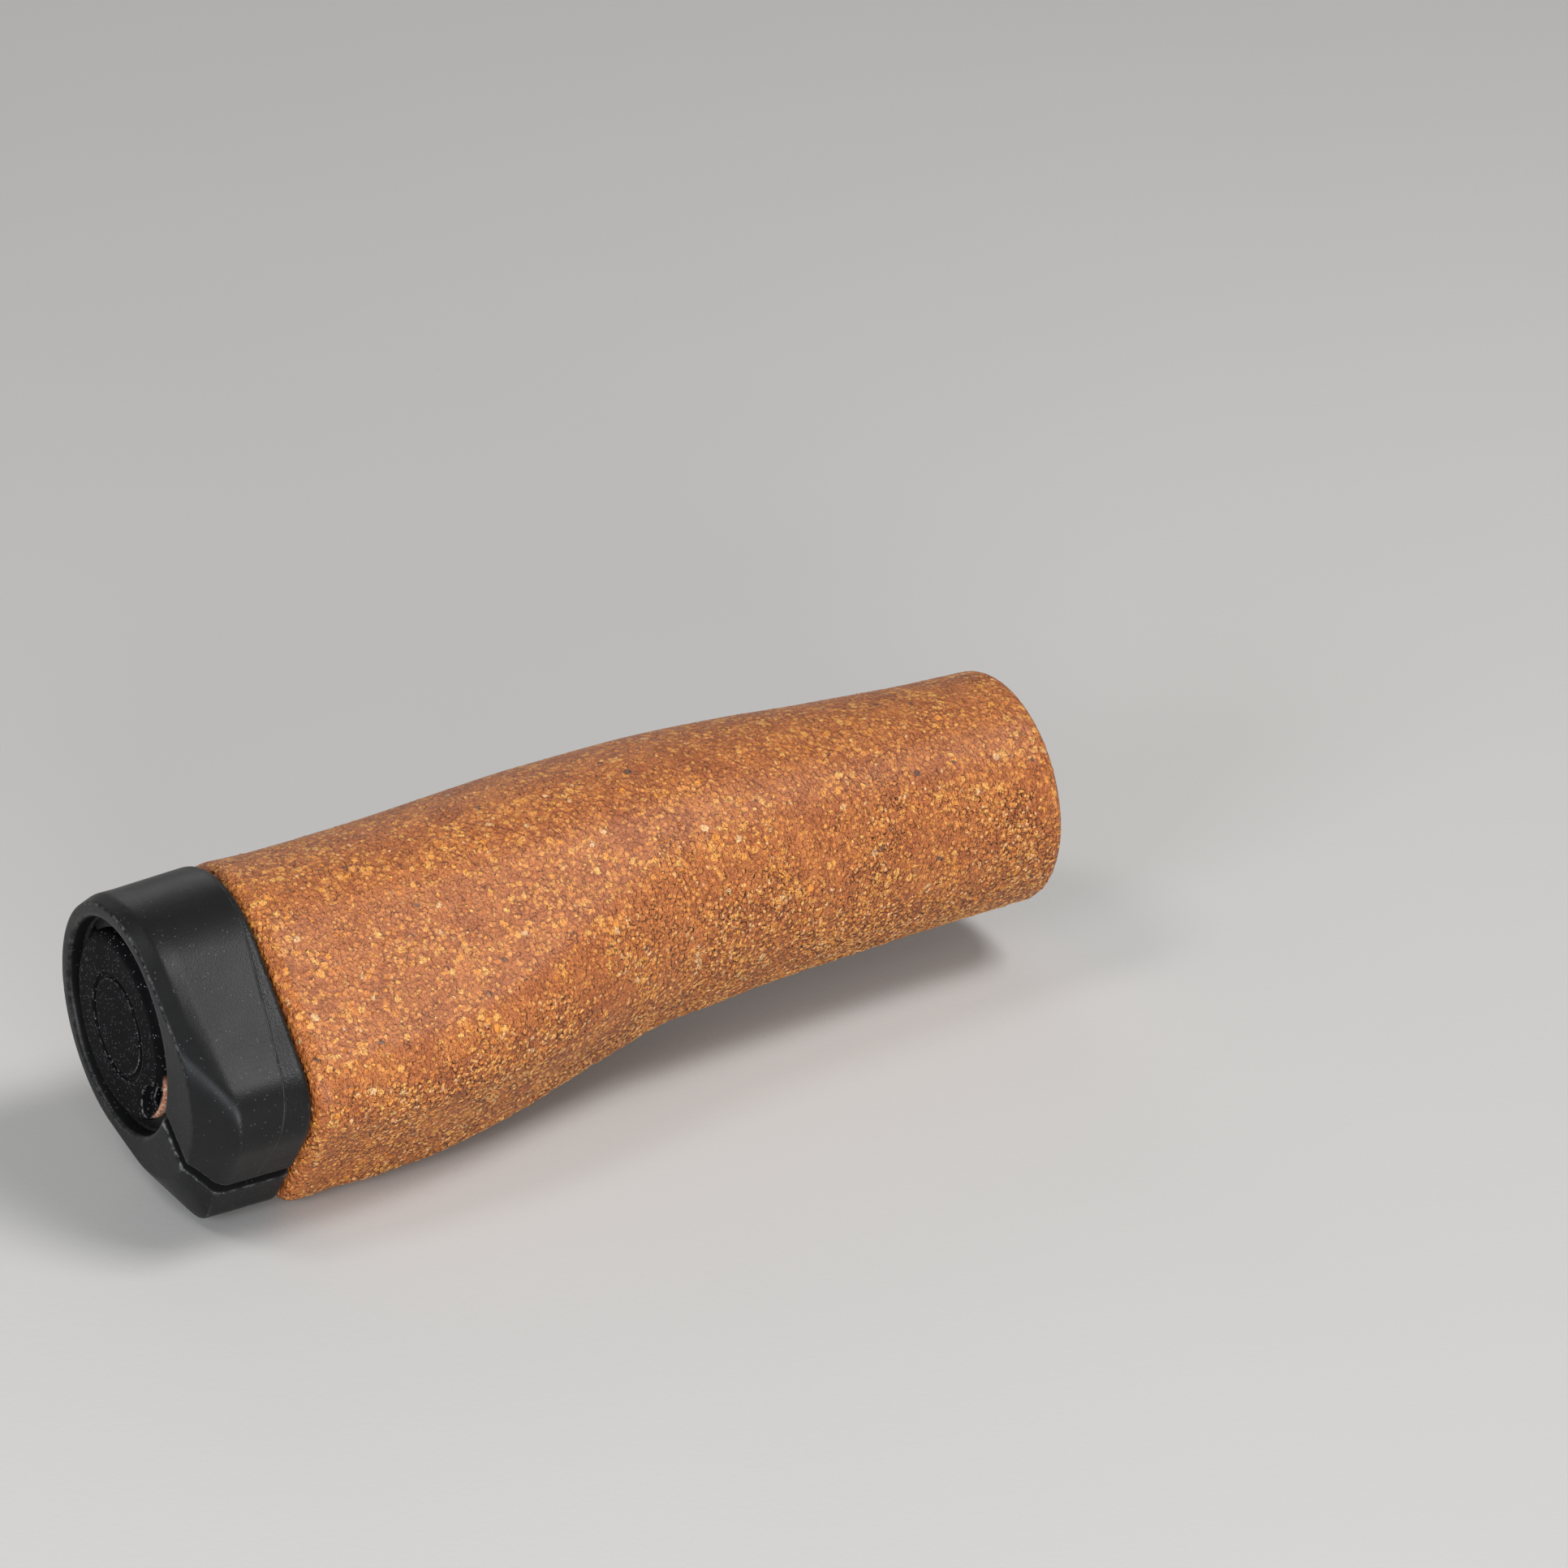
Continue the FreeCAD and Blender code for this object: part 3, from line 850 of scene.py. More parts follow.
        middle = crumbs.outputs["Distance"]
        dome = sheet.times(
            sheet.between(sheet.times(middle, middle), 0.0, self.dome_reach, 1.0, 0.0),
            sheet.between(crumb_green, 0.0, 1.0, self.dome_least, 1.0))
        creased = sheet.shaken(sheet.stretched(self.wrinkle_stretch), self.wrinkle_shake)
        relief = sheet.relief((dome, self.dome_depth),
                              (sheet.times(dome, exposed), self.open_depth),
                              (flake_spot, self.flake_depth),
                              (sheet.mottle(self.wrinkles, creased), self.wrinkle_depth),
                              (sheet.mottle(self.pores), self.pore_depth))
        rough = sheet.plus(sheet.mottle(self.gloss), sheet.times(exposed, self.gloss_where_open))
        return sheet.closed(colour, rough, relief, Specular_IOR_Level=self.specular,
                            Coat_Weight=self.coat, Coat_Roughness=self.coat_roughness)


@dataclass(frozen=True)
class MouldedNylon:
    """Matte black moulded plastic with a fine grain, pale fibre specks and worn outer edges; on the
    plug the specks are denser and brighter and are also painted glints.
    """

    name: str
    base: Colour = linear(15, 15, 16)
    lighter: Colour = linear(24, 24, 24)
    # Pale fibre specks; on the plug, denser and brighter, they are also painted glints.
    speck_and_glint: Colour = linear(78, 78, 80)
    worn: Colour = linear(120, 120, 120)
    lip: Colour = linear(176, 112, 84)
    lip_edge: Colour = linear(214, 190, 168)
    clouds: Mottle = Mottle(2.5, 5.0, 0.65)
    grain: Mottle = Mottle(0.2, 3.0, 0.6)
    grain_depth: float = 0.024
    speck_and_glint_size: float = 0.22
    speck_share: float = 0.025
    speck_and_glint_edge: Ranges = (0.25, 0.55, 0.7, 0.0)
    worn_edge: Pair = (0.12, 0.6)
    scuffs: Mottle = Mottle(0.9, 6.0, 0.7, (0.42, 0.66))
    wear: float = 0.8
    flaking: Mottle = Mottle(0.5, 4.0, 0.7, (0.45, 0.62))
    rubbing: Mottle = Mottle(0.7, 4.0, 0.7, (0.3, 0.45))
    gloss: Mottle = Mottle(6.0, 3.0, 0.5, (0.3, 0.7), (0.36, 0.41))
    specular: float = 0.2
    parting_x: Optional[float] = None
    parting_lean: float = 0.22
    parting_line: Ranges = (0.03, 0.11, 1.0, 0.0)
    parting_breaks: Mottle = Mottle(1.6, 4.0, 0.7, (0.35, 0.6))
    parting_strength: float = 0.35
    parting_depth: float = 0.05
    coarse: Mottle = Mottle(0.34, 2.0)
    coarse_fade: Pair = (0.0, 0.2)
    coarse_depth: float = 0.05

    def material(self) -> Material:
        """Make the material.

        Returns:
            The finish as a material.
        """
        sheet = NodeSheet(self.name)
        colour = sheet.blend(sheet.mottle(self.clouds), self.base, self.lighter)
        # Pale specks: fibre specks, which on the plug also serve as painted glints.
        dots = sheet.cells(sheet.place, self.speck_and_glint_size)
        pick = sheet.between(sheet.channels(dots)[0], 1 - self.speck_share,
                             1 - self.speck_share / 2)
        dot = sheet.times(pick, sheet.between(dots.outputs["Distance"], *self.speck_and_glint_edge))
        colour = sheet.blend(dot, colour, self.speck_and_glint)

        # Scuffs on the outer edges, and the metal-coloured lip where the paint is rubbed.
        edge = sheet.between(sheet.mark("edge"), *self.worn_edge)
        worn = sheet.times(edge, sheet.times(sheet.mottle(self.scuffs), self.wear))
        colour = sheet.blend(worn, colour, self.worn)
        bare = sheet.blend(sheet.mottle(self.flaking), self.lip, self.lip_edge)
        rubbed = sheet.times(sheet.mark("rubbed"), sheet.mottle(self.rubbing))
        colour = sheet.blend(rubbed, colour, bare)

        layers = [(sheet.mottle(self.grain), self.grain_depth)]
        if self.parting_x is not None:
            # A broken mould line, and a coarser grain inboard of it.
            slope = Vector((1.0, 0.0, -self.parting_lean))
            beyond = sheet.less(sheet.along(slope), self.parting_x)
            line = sheet.between(sheet.maths("ABSOLUTE", beyond), *self.parting_line)
            broken = sheet.times(line, sheet.mottle(self.parting_breaks))
            colour = sheet.blend(sheet.times(broken, self.parting_strength), colour, self.speck_and_glint)
            coarser = sheet.times(sheet.between(beyond, *self.coarse_fade),
                                  sheet.mottle(self.coarse))
            layers += [(line, self.parting_depth), (coarser, self.coarse_depth)]
        return sheet.closed(colour, sheet.mottle(self.gloss), sheet.relief(*layers),
                            Specular_IOR_Level=self.specular)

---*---

■ What is expected
Print out the whole listing exactly as it appears.

■ Solution
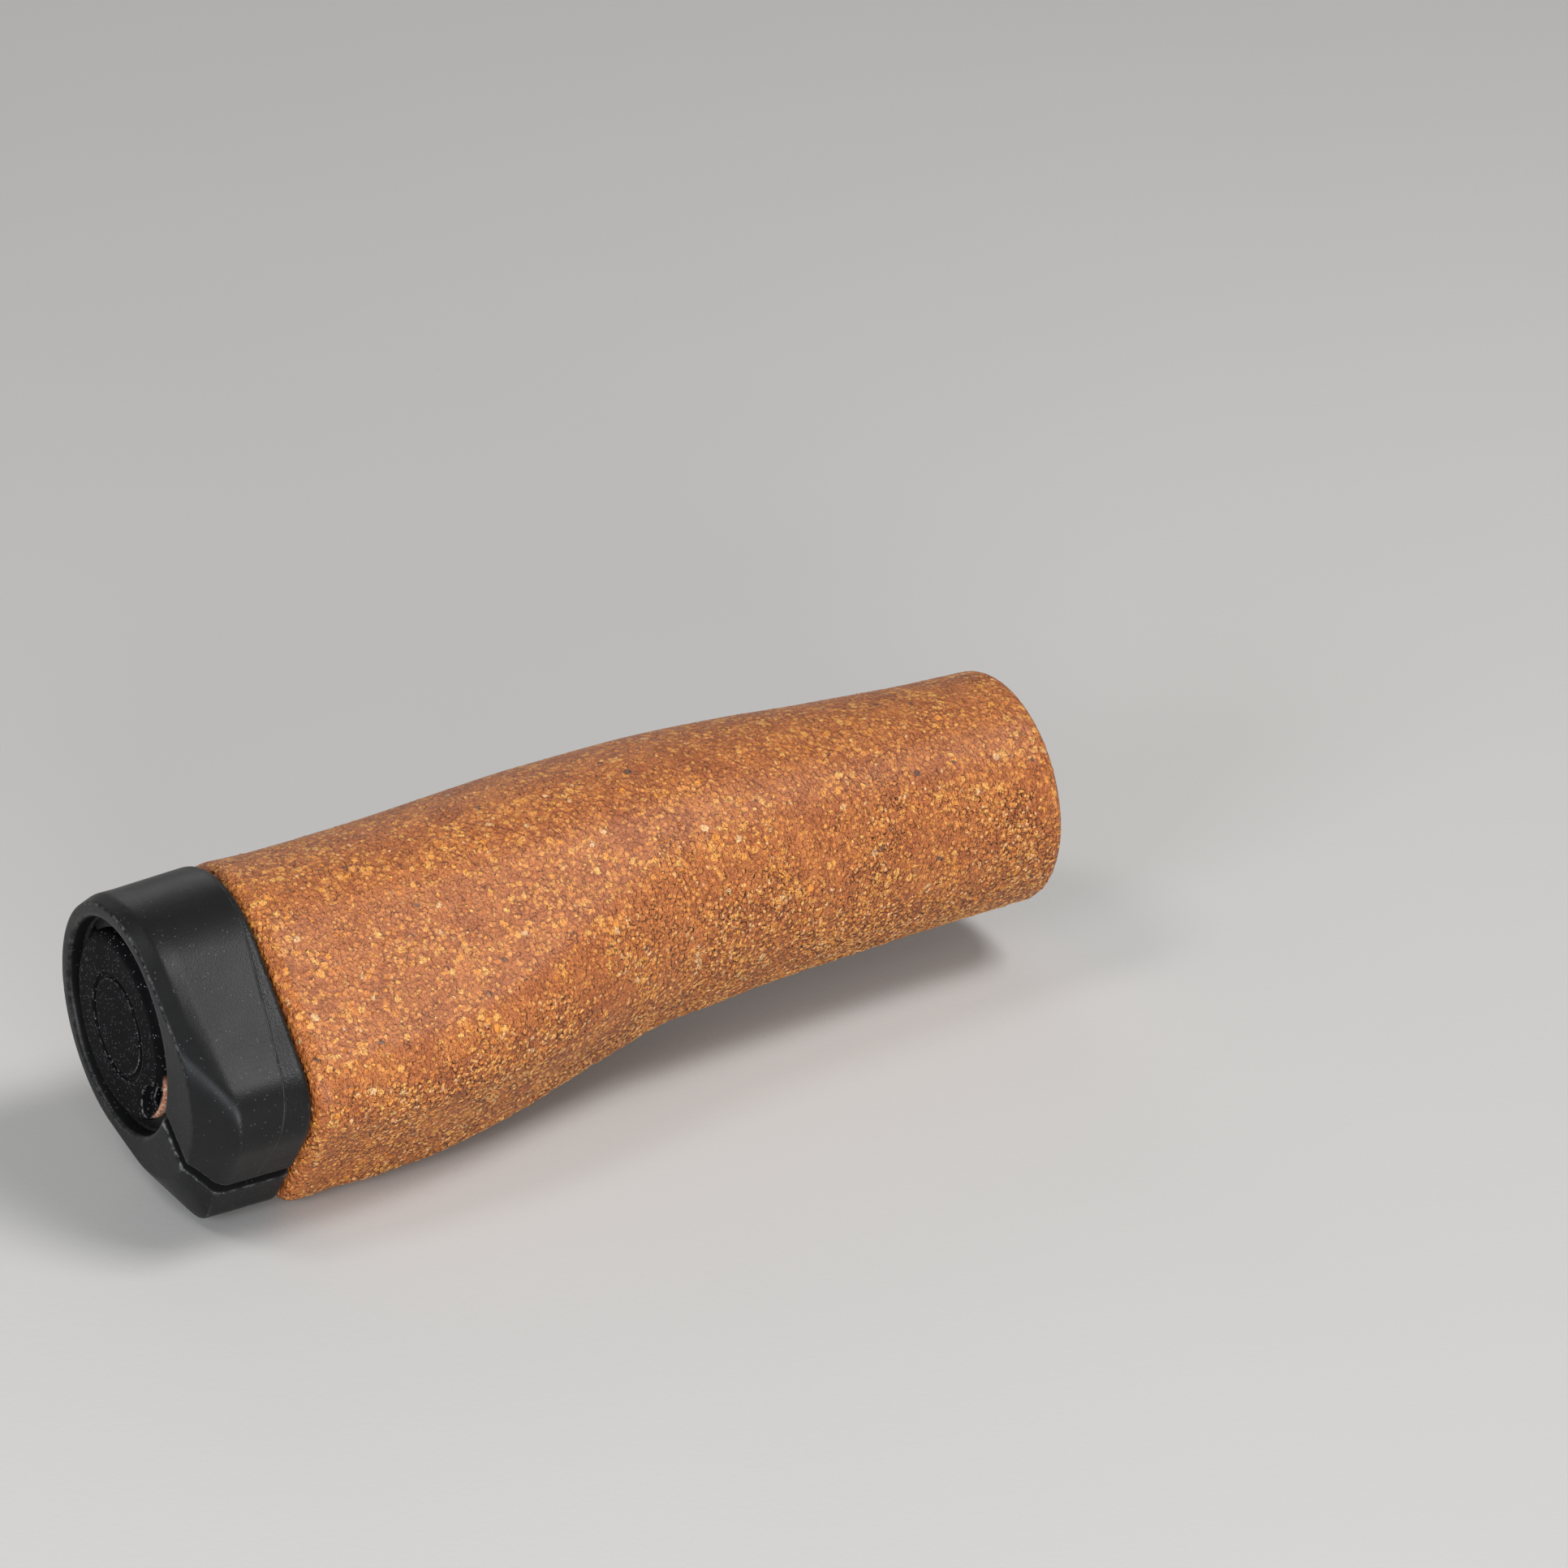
Continue the FreeCAD and Blender code for this object: part 3, from line 850 of scene.py. More parts follow.
        middle = crumbs.outputs["Distance"]
        dome = sheet.times(
            sheet.between(sheet.times(middle, middle), 0.0, self.dome_reach, 1.0, 0.0),
            sheet.between(crumb_green, 0.0, 1.0, self.dome_least, 1.0))
        creased = sheet.shaken(sheet.stretched(self.wrinkle_stretch), self.wrinkle_shake)
        relief = sheet.relief((dome, self.dome_depth),
                              (sheet.times(dome, exposed), self.open_depth),
                              (flake_spot, self.flake_depth),
                              (sheet.mottle(self.wrinkles, creased), self.wrinkle_depth),
                              (sheet.mottle(self.pores), self.pore_depth))
        rough = sheet.plus(sheet.mottle(self.gloss), sheet.times(exposed, self.gloss_where_open))
        return sheet.closed(colour, rough, relief, Specular_IOR_Level=self.specular,
                            Coat_Weight=self.coat, Coat_Roughness=self.coat_roughness)


@dataclass(frozen=True)
class MouldedNylon:
    """Matte black moulded plastic with a fine grain, pale fibre specks and worn outer edges; on the
    plug the specks are denser and brighter and are also painted glints.
    """

    name: str
    base: Colour = linear(15, 15, 16)
    lighter: Colour = linear(24, 24, 24)
    # Pale fibre specks; on the plug, denser and brighter, they are also painted glints.
    speck_and_glint: Colour = linear(78, 78, 80)
    worn: Colour = linear(120, 120, 120)
    lip: Colour = linear(176, 112, 84)
    lip_edge: Colour = linear(214, 190, 168)
    clouds: Mottle = Mottle(2.5, 5.0, 0.65)
    grain: Mottle = Mottle(0.2, 3.0, 0.6)
    grain_depth: float = 0.024
    speck_and_glint_size: float = 0.22
    speck_share: float = 0.025
    speck_and_glint_edge: Ranges = (0.25, 0.55, 0.7, 0.0)
    worn_edge: Pair = (0.12, 0.6)
    scuffs: Mottle = Mottle(0.9, 6.0, 0.7, (0.42, 0.66))
    wear: float = 0.8
    flaking: Mottle = Mottle(0.5, 4.0, 0.7, (0.45, 0.62))
    rubbing: Mottle = Mottle(0.7, 4.0, 0.7, (0.3, 0.45))
    gloss: Mottle = Mottle(6.0, 3.0, 0.5, (0.3, 0.7), (0.36, 0.41))
    specular: float = 0.2
    parting_x: Optional[float] = None
    parting_lean: float = 0.22
    parting_line: Ranges = (0.03, 0.11, 1.0, 0.0)
    parting_breaks: Mottle = Mottle(1.6, 4.0, 0.7, (0.35, 0.6))
    parting_strength: float = 0.35
    parting_depth: float = 0.05
    coarse: Mottle = Mottle(0.34, 2.0)
    coarse_fade: Pair = (0.0, 0.2)
    coarse_depth: float = 0.05

    def material(self) -> Material:
        """Make the material.

        Returns:
            The finish as a material.
        """
        sheet = NodeSheet(self.name)
        colour = sheet.blend(sheet.mottle(self.clouds), self.base, self.lighter)
        # Pale specks: fibre specks, which on the plug also serve as painted glints.
        dots = sheet.cells(sheet.place, self.speck_and_glint_size)
        pick = sheet.between(sheet.channels(dots)[0], 1 - self.speck_share,
                             1 - self.speck_share / 2)
        dot = sheet.times(pick, sheet.between(dots.outputs["Distance"], *self.speck_and_glint_edge))
        colour = sheet.blend(dot, colour, self.speck_and_glint)

        # Scuffs on the outer edges, and the metal-coloured lip where the paint is rubbed.
        edge = sheet.between(sheet.mark("edge"), *self.worn_edge)
        worn = sheet.times(edge, sheet.times(sheet.mottle(self.scuffs), self.wear))
        colour = sheet.blend(worn, colour, self.worn)
        bare = sheet.blend(sheet.mottle(self.flaking), self.lip, self.lip_edge)
        rubbed = sheet.times(sheet.mark("rubbed"), sheet.mottle(self.rubbing))
        colour = sheet.blend(rubbed, colour, bare)

        layers = [(sheet.mottle(self.grain), self.grain_depth)]
        if self.parting_x is not None:
            # A broken mould line, and a coarser grain inboard of it.
            slope = Vector((1.0, 0.0, -self.parting_lean))
            beyond = sheet.less(sheet.along(slope), self.parting_x)
            line = sheet.between(sheet.maths("ABSOLUTE", beyond), *self.parting_line)
            broken = sheet.times(line, sheet.mottle(self.parting_breaks))
            colour = sheet.blend(sheet.times(broken, self.parting_strength), colour, self.speck_and_glint)
            coarser = sheet.times(sheet.between(beyond, *self.coarse_fade),
                                  sheet.mottle(self.coarse))
            layers += [(line, self.parting_depth), (coarser, self.coarse_depth)]
        return sheet.closed(colour, sheet.mottle(self.gloss), sheet.relief(*layers),
                            Specular_IOR_Level=self.specular)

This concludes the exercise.